* ENTRIES:
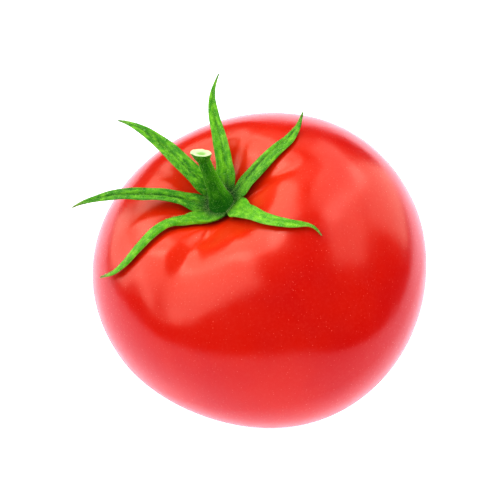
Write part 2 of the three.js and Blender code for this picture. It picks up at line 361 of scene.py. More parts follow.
def skin(polar, turn):
    """Reach and height of the skin, polar measured down from the stem end."""
    out = np.sin(polar)
    up = np.cos(polar)
    squared = (np.abs(out) / FRUIT_RADIUS) ** FRUIT_FULLNESS
    squared = squared + (np.abs(up) / FRUIT_HALF_HEIGHT) ** FRUIT_FULLNESS
    distance = squared ** (-1 / FRUIT_FULLNESS)
    below = np.maximum(-distance * up / FRUIT_HALF_HEIGHT, 0)
    swell = 0
    for count, strength, crest in LOBES:
        swell = swell + strength * np.cos(count * (turn - math.radians(crest)))
    reach = distance * out * (1 - BOTTOM_TAPER * below ** 1.5) * (1 + swell * out)
    dimple = DIMPLE_DEPTH * np.exp(-((reach / DIMPLE_RADIUS) ** 2))
    dent = BLOSSOM_DEPTH * np.exp(-((reach / BLOSSOM_RADIUS) ** 2))
    height = distance * up + np.where(up > 0, -dimple, dent)
    kept = 1 - crease_cut(reach, turn, polar)
    rise = swellings(polar, turn)
    return reach * kept + rise * out, height * kept + rise * up


def swellings(polar, turn):
    """How far the gentle swellings raise the skin."""
    rise = 0
    for swelling_turn, swelling_polar, width, height in SWELLINGS:
        p = math.radians(swelling_polar)
        t = turn - math.radians(swelling_turn)
        cosine = np.cos(polar) * math.cos(p) + np.sin(polar) * math.sin(p) * np.cos(t)
        rise = rise + height * np.exp(-2 * (1 - cosine) / math.radians(width) ** 2)
    return rise


def skin_height(reach, turn):
    """Height of the upper skin at a reach, by halving the polar angle."""
    reach, turn = np.broadcast_arrays(np.asarray(reach, float), np.asarray(turn, float))
    low = np.zeros(reach.shape)
    high = np.full(reach.shape, math.pi / 2)
    for _ in range(HALVINGS):
        middle = (low + high) / 2
        inside = skin(middle, turn)[0] < reach
        low = np.where(inside, middle, low)
        high = np.where(inside, high, middle)
    return skin(high, turn)[1]


def tipped(points):
    """Leans points about the Y axis, towards -X."""
    c = math.cos(math.radians(LEAN))
    s = math.sin(math.radians(LEAN))
    x, y, z = points[..., 0], points[..., 1], points[..., 2]
    return np.stack([x * c - z * s, y, x * s + z * c], -1)


def lowest_place():
    """The lowest point of the leaning fruit, on a coarse grid."""
    steps = 240
    polar = np.linspace(0, math.pi, steps + 1)[:, None]
    turn = (np.arange(steps) * 2 * math.pi / steps)[None, :]
    reach, height = skin(polar, turn)
    places = tipped(around(reach, turn, height)).reshape(-1, 3)
    return places[places[:, 2].argmin()]


settle = -(lowest_place() + np.array([0, 0, REST_SPOT_DEPTH]))


def in_place(points):
    """From the upright fruit's frame to the object's frame."""
    return tipped(points) + settle


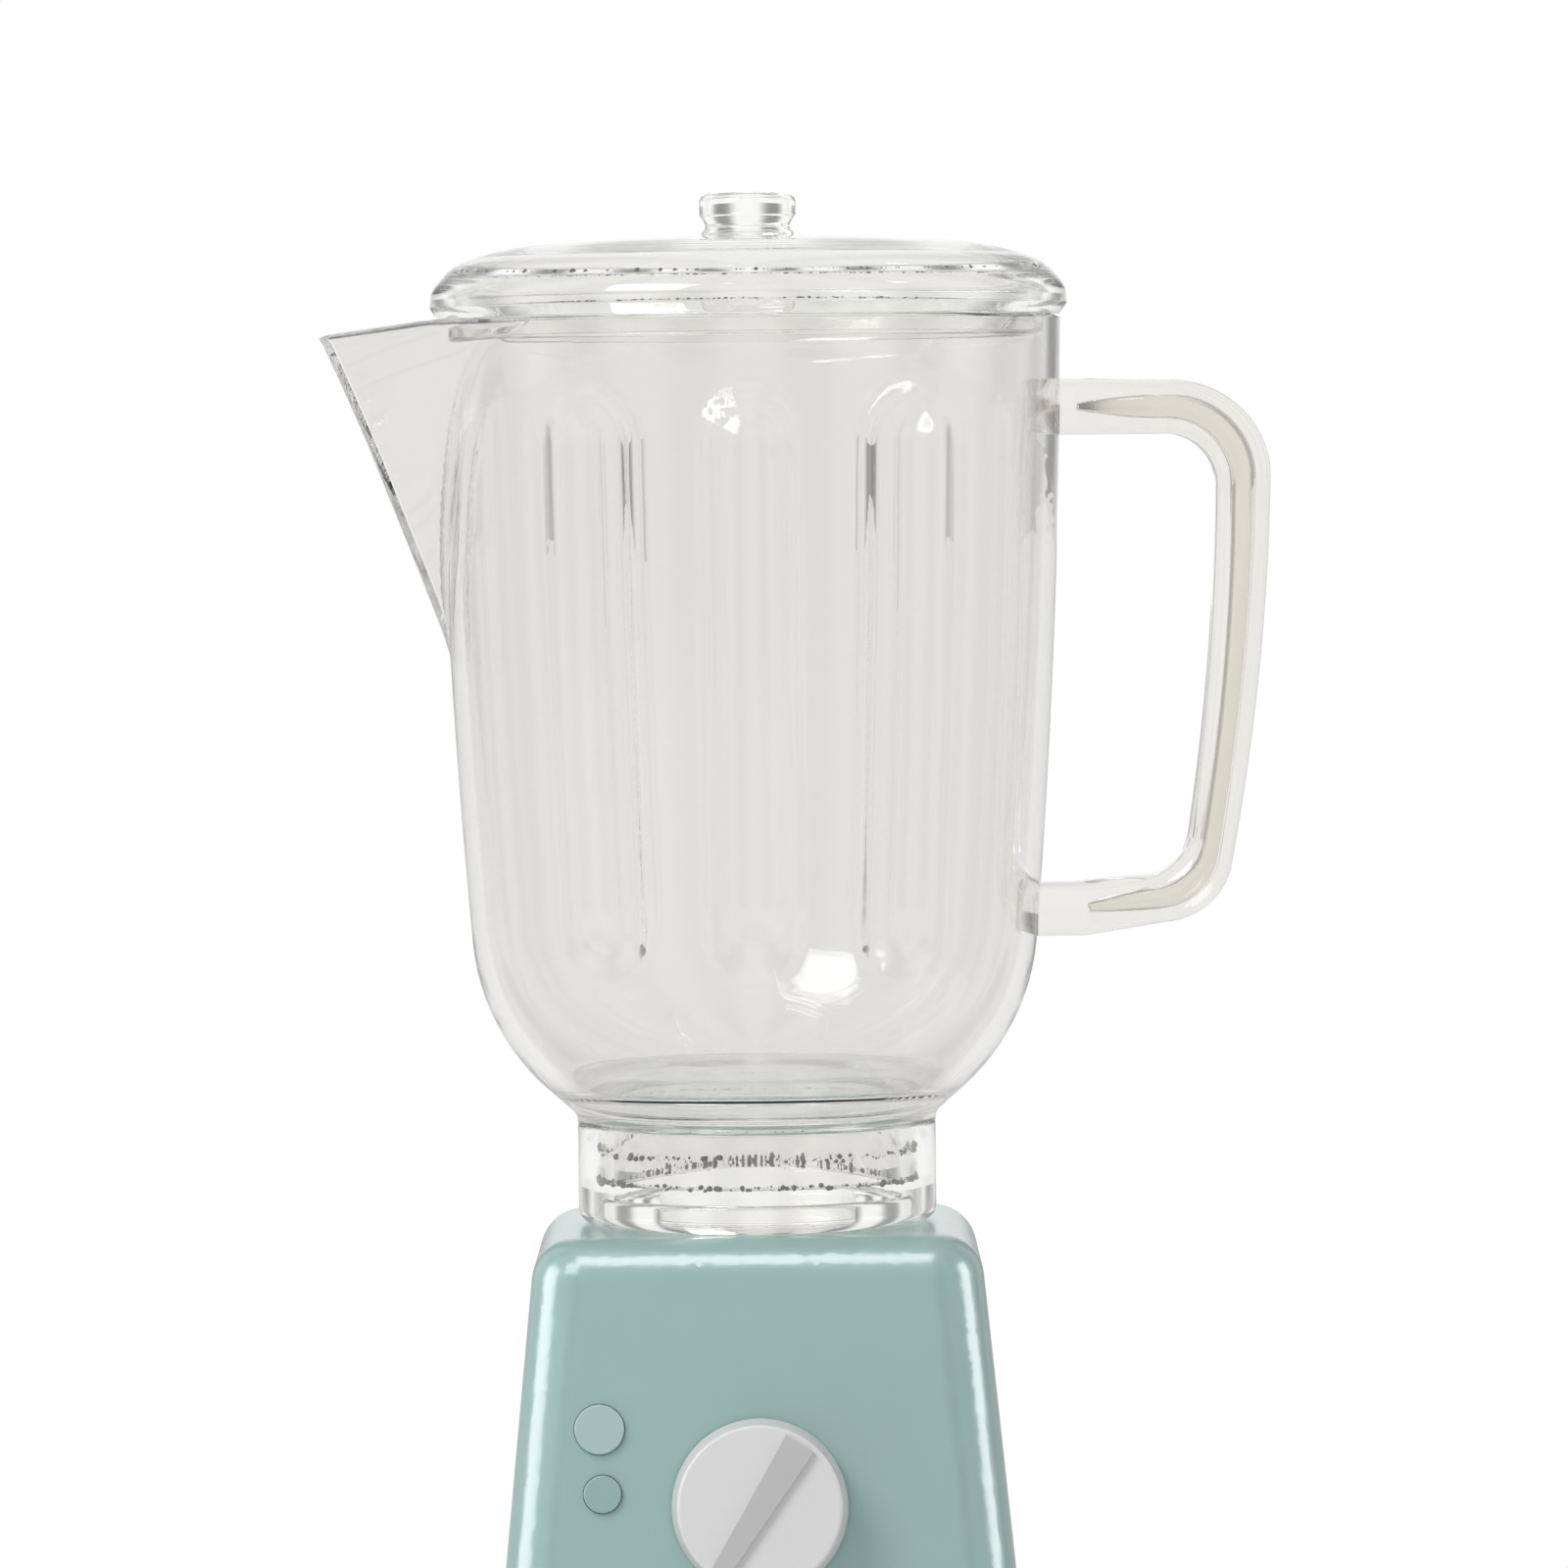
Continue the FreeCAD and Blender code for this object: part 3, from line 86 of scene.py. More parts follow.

* TASK DETAILS:
Repeat every line of the material exactly as given.

* EXERCISE ANSWER:
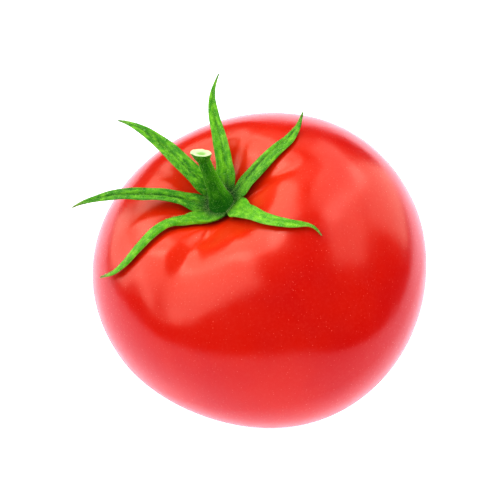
Write part 2 of the three.js and Blender code for this picture. It picks up at line 361 of scene.py. More parts follow.
def skin(polar, turn):
    """Reach and height of the skin, polar measured down from the stem end."""
    out = np.sin(polar)
    up = np.cos(polar)
    squared = (np.abs(out) / FRUIT_RADIUS) ** FRUIT_FULLNESS
    squared = squared + (np.abs(up) / FRUIT_HALF_HEIGHT) ** FRUIT_FULLNESS
    distance = squared ** (-1 / FRUIT_FULLNESS)
    below = np.maximum(-distance * up / FRUIT_HALF_HEIGHT, 0)
    swell = 0
    for count, strength, crest in LOBES:
        swell = swell + strength * np.cos(count * (turn - math.radians(crest)))
    reach = distance * out * (1 - BOTTOM_TAPER * below ** 1.5) * (1 + swell * out)
    dimple = DIMPLE_DEPTH * np.exp(-((reach / DIMPLE_RADIUS) ** 2))
    dent = BLOSSOM_DEPTH * np.exp(-((reach / BLOSSOM_RADIUS) ** 2))
    height = distance * up + np.where(up > 0, -dimple, dent)
    kept = 1 - crease_cut(reach, turn, polar)
    rise = swellings(polar, turn)
    return reach * kept + rise * out, height * kept + rise * up


def swellings(polar, turn):
    """How far the gentle swellings raise the skin."""
    rise = 0
    for swelling_turn, swelling_polar, width, height in SWELLINGS:
        p = math.radians(swelling_polar)
        t = turn - math.radians(swelling_turn)
        cosine = np.cos(polar) * math.cos(p) + np.sin(polar) * math.sin(p) * np.cos(t)
        rise = rise + height * np.exp(-2 * (1 - cosine) / math.radians(width) ** 2)
    return rise


def skin_height(reach, turn):
    """Height of the upper skin at a reach, by halving the polar angle."""
    reach, turn = np.broadcast_arrays(np.asarray(reach, float), np.asarray(turn, float))
    low = np.zeros(reach.shape)
    high = np.full(reach.shape, math.pi / 2)
    for _ in range(HALVINGS):
        middle = (low + high) / 2
        inside = skin(middle, turn)[0] < reach
        low = np.where(inside, middle, low)
        high = np.where(inside, high, middle)
    return skin(high, turn)[1]


def tipped(points):
    """Leans points about the Y axis, towards -X."""
    c = math.cos(math.radians(LEAN))
    s = math.sin(math.radians(LEAN))
    x, y, z = points[..., 0], points[..., 1], points[..., 2]
    return np.stack([x * c - z * s, y, x * s + z * c], -1)


def lowest_place():
    """The lowest point of the leaning fruit, on a coarse grid."""
    steps = 240
    polar = np.linspace(0, math.pi, steps + 1)[:, None]
    turn = (np.arange(steps) * 2 * math.pi / steps)[None, :]
    reach, height = skin(polar, turn)
    places = tipped(around(reach, turn, height)).reshape(-1, 3)
    return places[places[:, 2].argmin()]


settle = -(lowest_place() + np.array([0, 0, REST_SPOT_DEPTH]))


def in_place(points):
    """From the upright fruit's frame to the object's frame."""
    return tipped(points) + settle


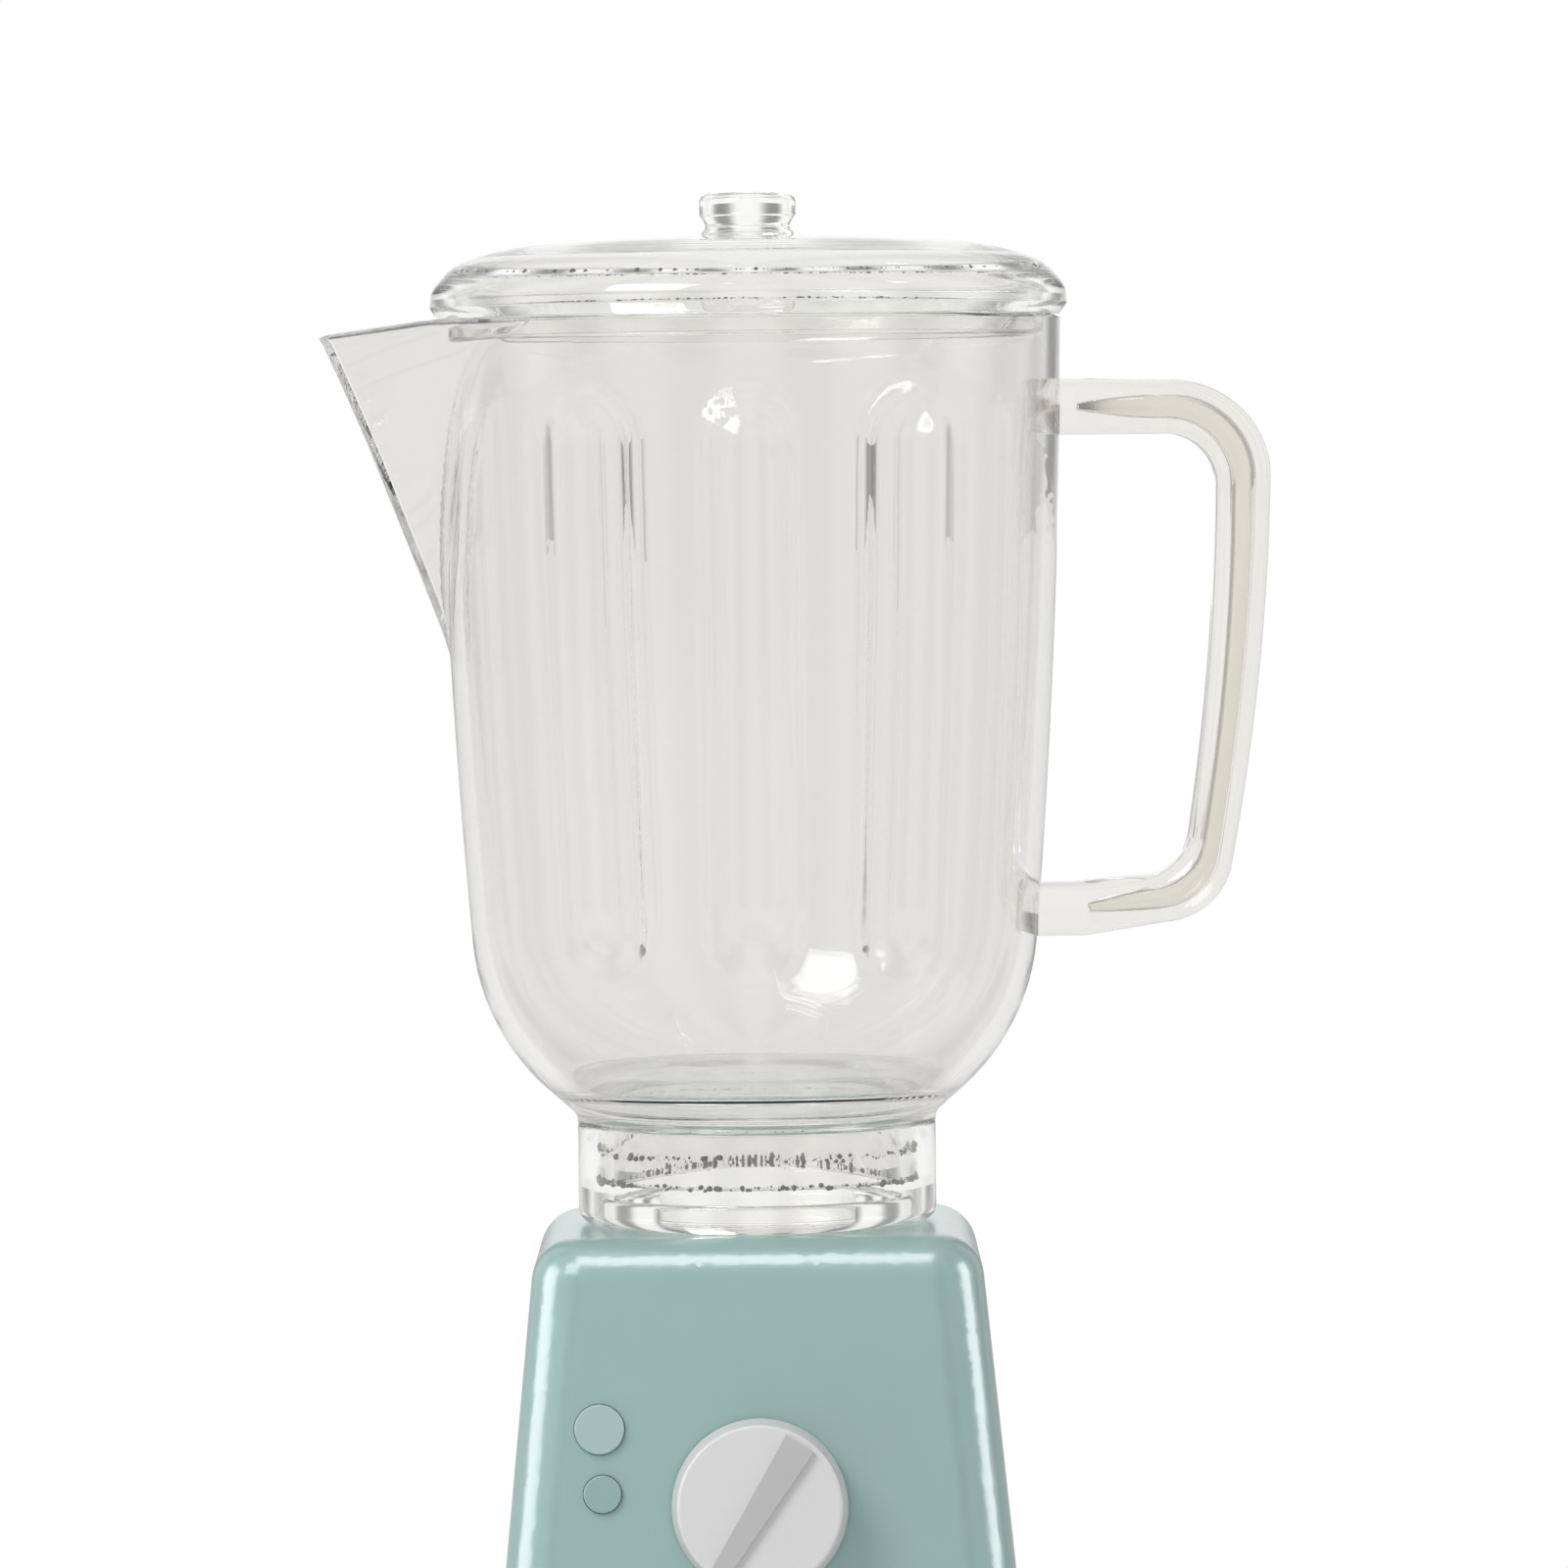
Continue the FreeCAD and Blender code for this object: part 3, from line 86 of scene.py. More parts follow.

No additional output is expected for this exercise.